As for Le Van Huong’s regiment, it took just six months from the merging of the two platoons until the third battalion was formed and the regiment was a going concern, a month or two less than the time taken to build up other regiments that I visited. From the time it started to operate as a regiment until it was withdrawn from operations during the big buildup period, this unit carried out an average of one operation a month, except for a period starting at the end of October 1963, when the whole regiment took time off from fighting to participate in a three month “summing-up course,” as Thuong Chien expressed it, “so that we could sum up our good and bad experiences, have a clearer idea of our task, heighten morale and acquire a firmer political outlook.”

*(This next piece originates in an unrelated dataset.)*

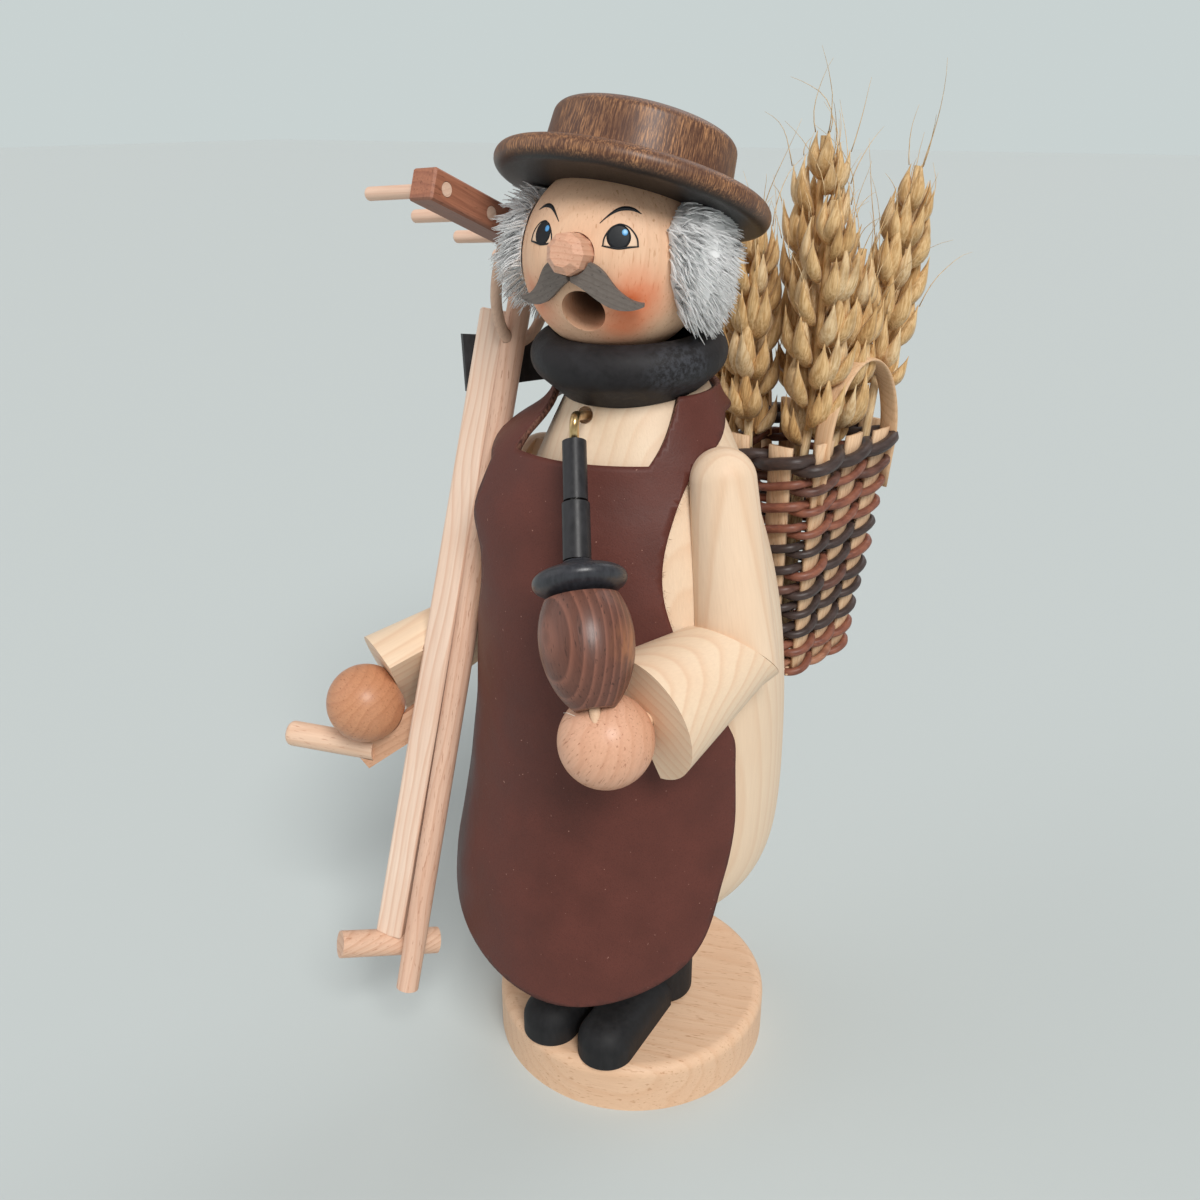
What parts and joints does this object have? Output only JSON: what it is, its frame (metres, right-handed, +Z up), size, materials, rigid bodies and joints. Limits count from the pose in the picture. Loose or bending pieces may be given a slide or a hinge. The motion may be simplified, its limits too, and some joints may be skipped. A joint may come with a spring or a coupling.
{
  "type": "incense smoker",
  "caption": "Turned wooden incense smoker of a farm hand; the hollow body lifts off its stand and smoke leaves the mouth.",
  "frame": {"origin": "centre of the base disc's underside", "axes": "+Z up, -Y is the way the figure faces, +X towards its left hand"},
  "size_m": [0.1069, 0.1243, 0.2031],
  "materials": {
    "beech_base": "clear matt lacquer",
    "beech_hand": "clear matt lacquer",
    "maple_body": "clear matt lacquer",
    "maple_arm": "clear matt lacquer",
    "face_wood": "clear matt lacquer with painted features",
    "nose_wood": "pink stain",
    "grey_veneer": "grey stain",
    "black_lacquer": "satin black lacquer",
    "hat_stain": "brown stain, satin",
    "bowl_stain": "dark brown stain, satin",
    "scarf_paint": "matt charcoal stain",
    "tool_wood": "clear matt lacquer",
    "pale_tool_wood": "clear matt lacquer",
    "rake_wood": "reddish clear lacquer",
    "blade_black": "matt black",
    "brass_wire": "drawn",
    "steel_pin": "drawn",
    "dish_metal": "pressed",
    "apron_leather": "smooth dark red-brown leather, raw edge",
    "white_fur": "long pile",
    "basket_weave": "woven reed and flat splint stakes",
    "basket_splint": "bare splint",
    "wheat": "dried ears and straw"
  },
  "bodies": {
    "stand": {"base_disc": "beech_base", "right_leg": "black_lacquer", "left_leg": "black_lacquer", "right_shoe": "black_lacquer", "left_shoe": "black_lacquer", "leg_dowels": "beech_base", "smoke_plug": "maple_body", "incense_dish": "dish_metal", "dish_tack": "steel_pin"},
    "torso": {"body_shell": "maple_body", "neck_tube": "maple_body", "head": "face_wood", "nose": "nose_wood", "moustache_right": "grey_veneer", "moustache_left": "grey_veneer", "hat": "hat_stain", "apron": "apron_leather", "scarf": "scarf_paint", "hair": "white_fur", "left_upper_arm": "maple_arm", "left_forearm": "maple_arm", "left_hand": "beech_hand", "left_wrist_pin": "beech_base", "left_shoulder_pin": "beech_base", "right_upper_arm": "maple_arm", "right_forearm": "maple_arm", "right_hand": "beech_hand", "right_wrist_pin": "beech_base", "right_shoulder_pin": "beech_base", "basket_peg": "beech_base", "basket_shell": "basket_weave", "basket_handle_right": "basket_splint", "basket_handle_left": "basket_splint", "basket_rim": "basket_splint", "pipe_hook": "brass_wire", "pipe_core": "steel_pin", "pipe_lid_pin": "beech_base", "pipe_foot_pin": "beech_base", "pipe_upper_stem": "black_lacquer", "pipe_lower_stem": "black_lacquer", "pipe_lid": "black_lacquer", "pipe_bowl": "bowl_stain", "rake_brace": "rake_wood", "rake_teeth": "pale_tool_wood", "rake_head": "rake_wood", "rake_handle": "tool_wood", "blade_rivet": "steel_pin", "scythe_blade": "blade_black", "scythe_grip_arm": "tool_wood", "scythe_mid_grip": "pale_tool_wood", "scythe_end_grip": "tool_wood", "scythe_snath": "pale_tool_wood", "wheat_ear_1": "wheat", "wheat_ear_2": "wheat", "wheat_ear_3": "wheat", "wheat_ear_4": "wheat", "wheat_ear_5": "wheat", "wheat_ear_6": "wheat", "wheat_ear_7": "wheat"}
  },
  "joints": [
    {"name": "torso_lift", "type": "slide", "parent": "stand", "child": "torso", "axis": [0, 0, 1], "range_m": [0, 0.08]}
  ]
}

It was indicative of the extent to which the NLF held the initiative, even in those days, that a whole regiment could decide to take three months off just at the beginning of the dry season. And this was also indicative of the vital importance attached to the political aspect of the struggle by the NLF leaders. Once the course was over, the regiment went back to its one-a-month operations with “heightened success because of a sharp uplift in morale,” to quote Chien. What is clear is that such units could never have been built up at such speed if the country had not been ripe for transforming political struggle into armed struggle.

Notes.

[1] Hanoi sous les Bombes, François Maspero, Paris, 1967

[2] General William C. Westmorland succeeded Paul Harkins as Commander-in-Chief of the U.S. “Military Assistance Command” in South Vietnam in June 1964.